* start Provided material *
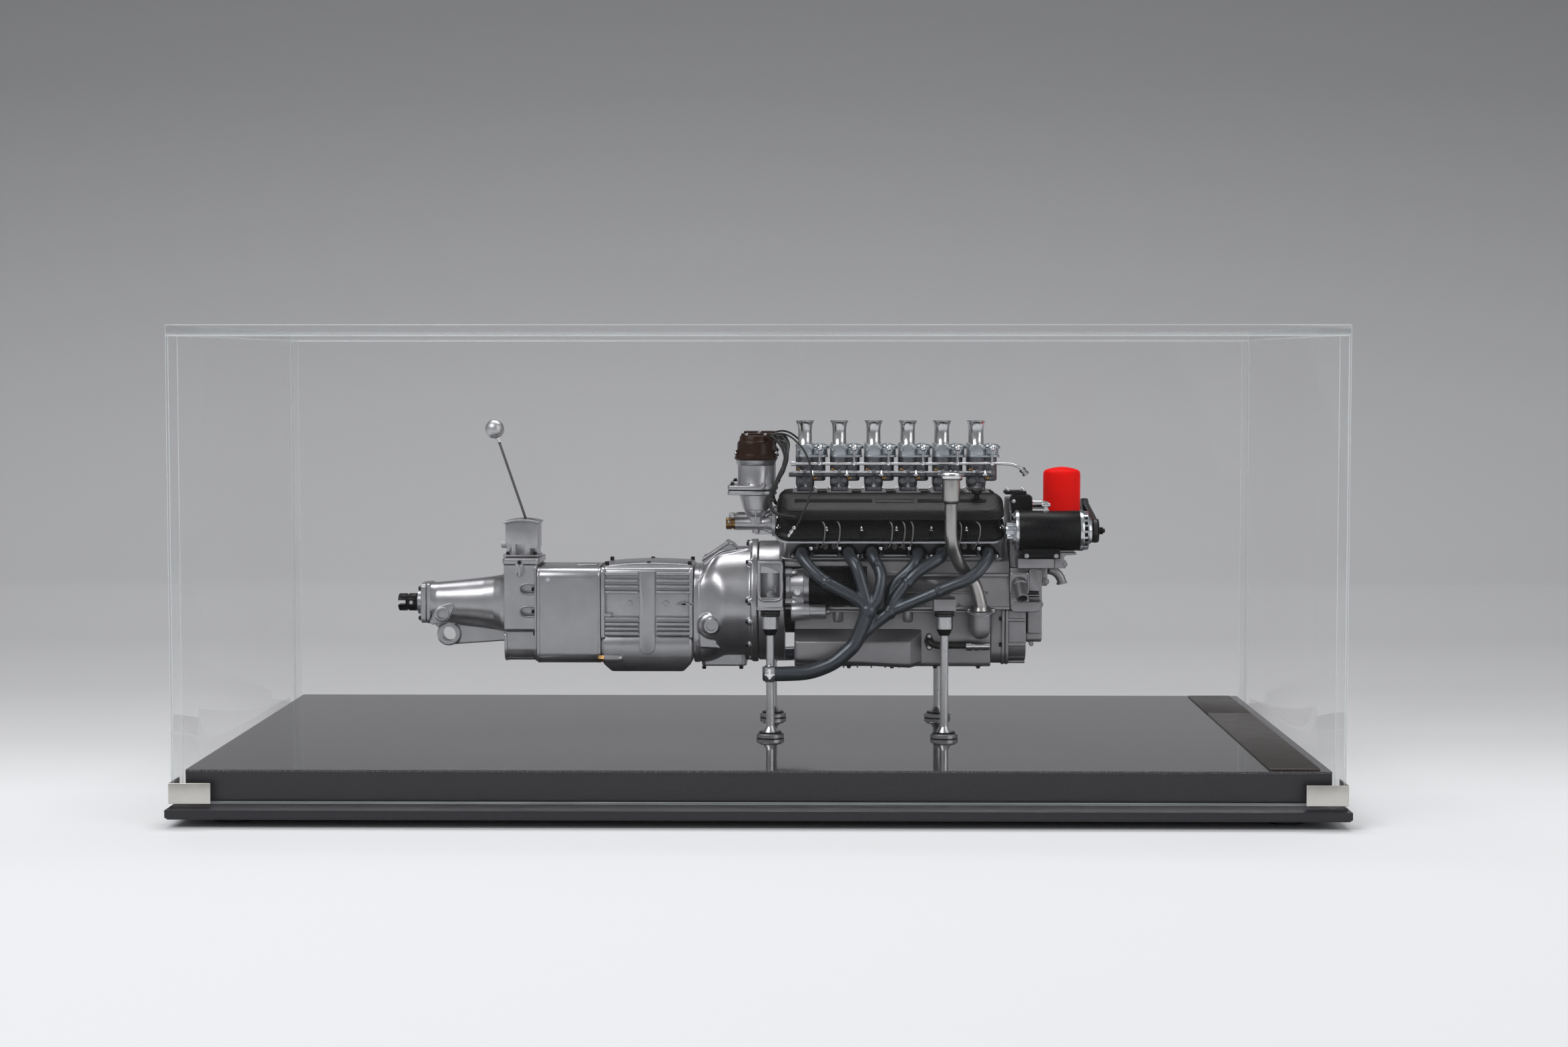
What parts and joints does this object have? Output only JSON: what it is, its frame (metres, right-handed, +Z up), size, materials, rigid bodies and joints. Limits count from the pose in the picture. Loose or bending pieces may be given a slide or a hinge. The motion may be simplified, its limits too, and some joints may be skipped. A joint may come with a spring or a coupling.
{
  "type": "engine display model",
  "caption": "Quarter-scale four stroke V-engine with clutch housing and gearbox, on posts on a plinth under a clear lift-off cover.",
  "frame": {"origin": "on the floor under the middle of the base plate", "axes": "+X from the gearbox to the front of the engine, +Y to the far bank, +Z up"},
  "size_m": [0.7, 0.385, 0.297],
  "materials": {
    "satin_black": "satin paint",
    "woven_deck": "gloss lacquer over fine black weave",
    "plaque_bronze": "brushed, dark bronze tint",
    "clear_acrylic": "polished clear acrylic",
    "satin_steel": "satin",
    "turned_steel": "turned, satin",
    "cast_silver": "fine cast, satin silver",
    "cast_grey": "fine cast, darker grey",
    "crackle_black": "fine crackle black",
    "zinc_plate": "blue-grey zinc plate",
    "bright_plate": "bright plated",
    "brown_bakelite": "dark brown moulding",
    "black_rubber": "matte",
    "exhaust_coating": "satin blue-grey coating",
    "filter_red": "gloss red paint",
    "black_enamel": "semi-gloss enamel"
  },
  "bodies": {
    "root": {"base_plate": "satin_black", "plinth_block": "satin_black", "deck_panel": "woven_deck", "plaque_front": "plaque_bronze", "plaque_rear": "plaque_bronze", "post_rear_near": "turned_steel", "post_rear_far": "turned_steel", "post_front_near": "turned_steel", "post_front_far": "turned_steel", "crankcase": "cast_grey", "sump": "cast_grey", "timing_cover": "cast_grey", "dynamo": "black_enamel", "drive_belt": "black_rubber", "oil_filter": "filter_red", "starter_motor": "black_enamel", "inlet_manifold": "cast_silver", "fuel_rail": "bright_plate", "filler_tube": "turned_steel", "clutch_housing": "cast_silver", "bell_housing": "cast_silver", "gearbox_case": "cast_silver", "middle_case": "cast_silver", "tail_casing": "cast_silver", "rear_plate": "cast_silver", "selector_turret": "cast_silver", "head_near": "cast_silver", "cam_cover_near": "crackle_black", "distributor_near": "cast_silver", "cap_near": "brown_bakelite", "lead_loom_near": "black_rubber", "exhaust_near": "exhaust_coating", "head_far": "cast_silver", "cam_cover_far": "crackle_black", "distributor_far": "cast_silver", "cap_far": "brown_bakelite", "lead_loom_far": "black_rubber", "exhaust_far": "exhaust_coating", "carburettor_1": "zinc_plate", "carburettor_2": "zinc_plate", "carburettor_3": "zinc_plate", "carburettor_4": "zinc_plate", "carburettor_5": "zinc_plate", "carburettor_6": "zinc_plate"},
    "cover": {"cover_front": "clear_acrylic", "cover_back": "clear_acrylic", "cover_left": "clear_acrylic", "cover_right": "clear_acrylic", "cover_top": "clear_acrylic", "bracket_front_left": "satin_steel", "bracket_back_left": "satin_steel", "bracket_front_right": "satin_steel", "bracket_back_right": "satin_steel"},
    "lever_swivel": {"lever_ball": "turned_steel"},
    "lever": {"gear_lever": "bright_plate"},
    "output": {"output_shaft": "black_enamel"},
    "main_drive": {"main_pulley": "black_enamel"},
    "dynamo_drive": {"dynamo_pulley": "black_enamel"},
    "throttle": {"throttle_shaft": "bright_plate"},
    "filler_lid": {"filler_cap": "bright_plate"}
  },
  "joints": [
    {"name": "cover_lift", "type": "slide", "parent": "root", "child": "cover", "axis": [0, 0, 1], "range_m": [0, 0.3]},
    {"name": "lever_gate", "type": "hinge", "parent": "root", "child": "lever_swivel", "pos_m": [-0.156, 0.011, 0.167], "axis": [1, 0, 0], "range_deg": [-8, 8]},
    {"name": "lever_shift", "type": "hinge", "parent": "lever_swivel", "child": "lever", "pos_m": [-0.156, 0.011, 0.167], "axis": [0, 1, 0], "range_deg": [-8, 8]},
    {"name": "output_turn", "type": "hinge", "parent": "root", "child": "output", "pos_m": [-0.1861, 0.011, 0.1165], "axis": [1, 0, 0], "continuous": true},
    {"name": "main_pulley_turn", "type": "hinge", "parent": "root", "child": "main_drive", "pos_m": [0.2039, 0.0413, 0.17048], "axis": [1, 0, 0], "continuous": true},
    {"name": "dynamo_turn", "type": "hinge", "parent": "root", "child": "dynamo_drive", "pos_m": [0.2039, -0.029, 0.1666], "axis": [1, 0, 0], "continuous": true},
    {"name": "throttle_turn", "type": "hinge", "parent": "root", "child": "throttle", "pos_m": [0.0839, -0.0094, 0.2035], "axis": [1, 0, 0], "range_deg": [0, 60], "stiffness_Nm_per_rad": 0.0002, "springref_deg": -17.19},
    {"name": "filler_cap_lift", "type": "slide", "parent": "root", "child": "filler_lid", "axis": [0, 0, 1], "range_m": [0, 0.015]}
  ],
  "couplings": [
    {"joint": "dynamo_turn", "follows": "main_pulley_turn", "ratio": 2.1346}
  ]
}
* end Provided material *
▶ **What to do**:
Output all of the material exactly as written.

▶ **Finished answer**:
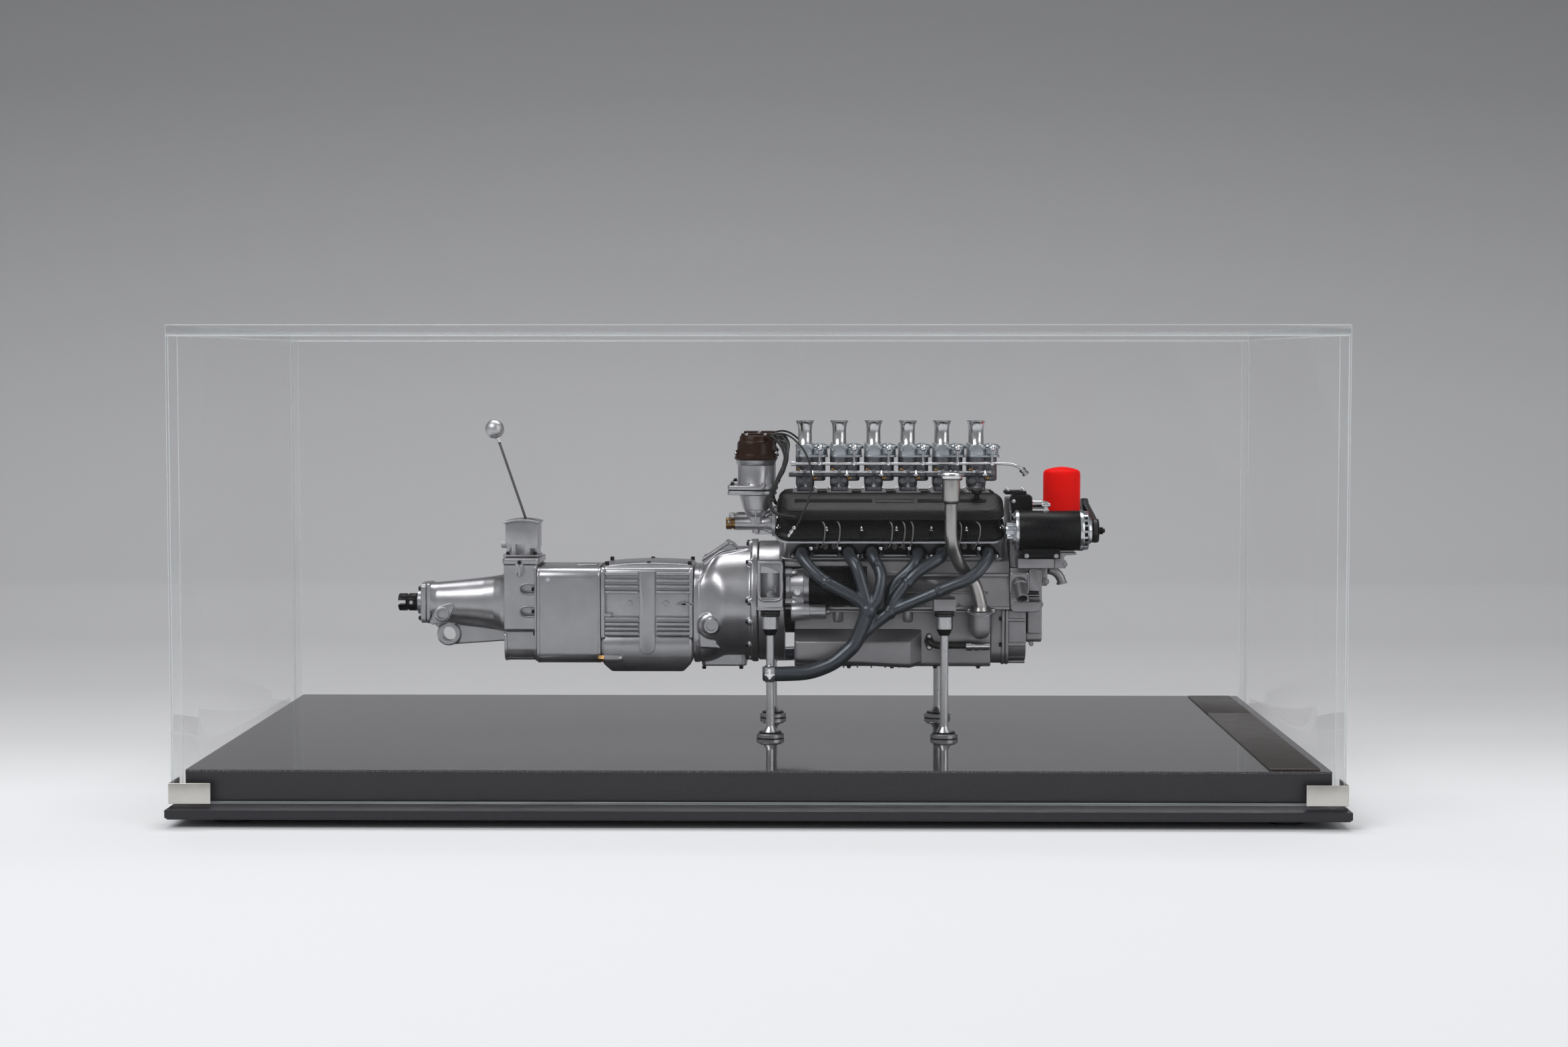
What parts and joints does this object have? Output only JSON: what it is, its frame (metres, right-handed, +Z up), size, materials, rigid bodies and joints. Limits count from the pose in the picture. Loose or bending pieces may be given a slide or a hinge. The motion may be simplified, its limits too, and some joints may be skipped. A joint may come with a spring or a coupling.
{
  "type": "engine display model",
  "caption": "Quarter-scale four stroke V-engine with clutch housing and gearbox, on posts on a plinth under a clear lift-off cover.",
  "frame": {"origin": "on the floor under the middle of the base plate", "axes": "+X from the gearbox to the front of the engine, +Y to the far bank, +Z up"},
  "size_m": [0.7, 0.385, 0.297],
  "materials": {
    "satin_black": "satin paint",
    "woven_deck": "gloss lacquer over fine black weave",
    "plaque_bronze": "brushed, dark bronze tint",
    "clear_acrylic": "polished clear acrylic",
    "satin_steel": "satin",
    "turned_steel": "turned, satin",
    "cast_silver": "fine cast, satin silver",
    "cast_grey": "fine cast, darker grey",
    "crackle_black": "fine crackle black",
    "zinc_plate": "blue-grey zinc plate",
    "bright_plate": "bright plated",
    "brown_bakelite": "dark brown moulding",
    "black_rubber": "matte",
    "exhaust_coating": "satin blue-grey coating",
    "filter_red": "gloss red paint",
    "black_enamel": "semi-gloss enamel"
  },
  "bodies": {
    "root": {"base_plate": "satin_black", "plinth_block": "satin_black", "deck_panel": "woven_deck", "plaque_front": "plaque_bronze", "plaque_rear": "plaque_bronze", "post_rear_near": "turned_steel", "post_rear_far": "turned_steel", "post_front_near": "turned_steel", "post_front_far": "turned_steel", "crankcase": "cast_grey", "sump": "cast_grey", "timing_cover": "cast_grey", "dynamo": "black_enamel", "drive_belt": "black_rubber", "oil_filter": "filter_red", "starter_motor": "black_enamel", "inlet_manifold": "cast_silver", "fuel_rail": "bright_plate", "filler_tube": "turned_steel", "clutch_housing": "cast_silver", "bell_housing": "cast_silver", "gearbox_case": "cast_silver", "middle_case": "cast_silver", "tail_casing": "cast_silver", "rear_plate": "cast_silver", "selector_turret": "cast_silver", "head_near": "cast_silver", "cam_cover_near": "crackle_black", "distributor_near": "cast_silver", "cap_near": "brown_bakelite", "lead_loom_near": "black_rubber", "exhaust_near": "exhaust_coating", "head_far": "cast_silver", "cam_cover_far": "crackle_black", "distributor_far": "cast_silver", "cap_far": "brown_bakelite", "lead_loom_far": "black_rubber", "exhaust_far": "exhaust_coating", "carburettor_1": "zinc_plate", "carburettor_2": "zinc_plate", "carburettor_3": "zinc_plate", "carburettor_4": "zinc_plate", "carburettor_5": "zinc_plate", "carburettor_6": "zinc_plate"},
    "cover": {"cover_front": "clear_acrylic", "cover_back": "clear_acrylic", "cover_left": "clear_acrylic", "cover_right": "clear_acrylic", "cover_top": "clear_acrylic", "bracket_front_left": "satin_steel", "bracket_back_left": "satin_steel", "bracket_front_right": "satin_steel", "bracket_back_right": "satin_steel"},
    "lever_swivel": {"lever_ball": "turned_steel"},
    "lever": {"gear_lever": "bright_plate"},
    "output": {"output_shaft": "black_enamel"},
    "main_drive": {"main_pulley": "black_enamel"},
    "dynamo_drive": {"dynamo_pulley": "black_enamel"},
    "throttle": {"throttle_shaft": "bright_plate"},
    "filler_lid": {"filler_cap": "bright_plate"}
  },
  "joints": [
    {"name": "cover_lift", "type": "slide", "parent": "root", "child": "cover", "axis": [0, 0, 1], "range_m": [0, 0.3]},
    {"name": "lever_gate", "type": "hinge", "parent": "root", "child": "lever_swivel", "pos_m": [-0.156, 0.011, 0.167], "axis": [1, 0, 0], "range_deg": [-8, 8]},
    {"name": "lever_shift", "type": "hinge", "parent": "lever_swivel", "child": "lever", "pos_m": [-0.156, 0.011, 0.167], "axis": [0, 1, 0], "range_deg": [-8, 8]},
    {"name": "output_turn", "type": "hinge", "parent": "root", "child": "output", "pos_m": [-0.1861, 0.011, 0.1165], "axis": [1, 0, 0], "continuous": true},
    {"name": "main_pulley_turn", "type": "hinge", "parent": "root", "child": "main_drive", "pos_m": [0.2039, 0.0413, 0.17048], "axis": [1, 0, 0], "continuous": true},
    {"name": "dynamo_turn", "type": "hinge", "parent": "root", "child": "dynamo_drive", "pos_m": [0.2039, -0.029, 0.1666], "axis": [1, 0, 0], "continuous": true},
    {"name": "throttle_turn", "type": "hinge", "parent": "root", "child": "throttle", "pos_m": [0.0839, -0.0094, 0.2035], "axis": [1, 0, 0], "range_deg": [0, 60], "stiffness_Nm_per_rad": 0.0002, "springref_deg": -17.19},
    {"name": "filler_cap_lift", "type": "slide", "parent": "root", "child": "filler_lid", "axis": [0, 0, 1], "range_m": [0, 0.015]}
  ],
  "couplings": [
    {"joint": "dynamo_turn", "follows": "main_pulley_turn", "ratio": 2.1346}
  ]
}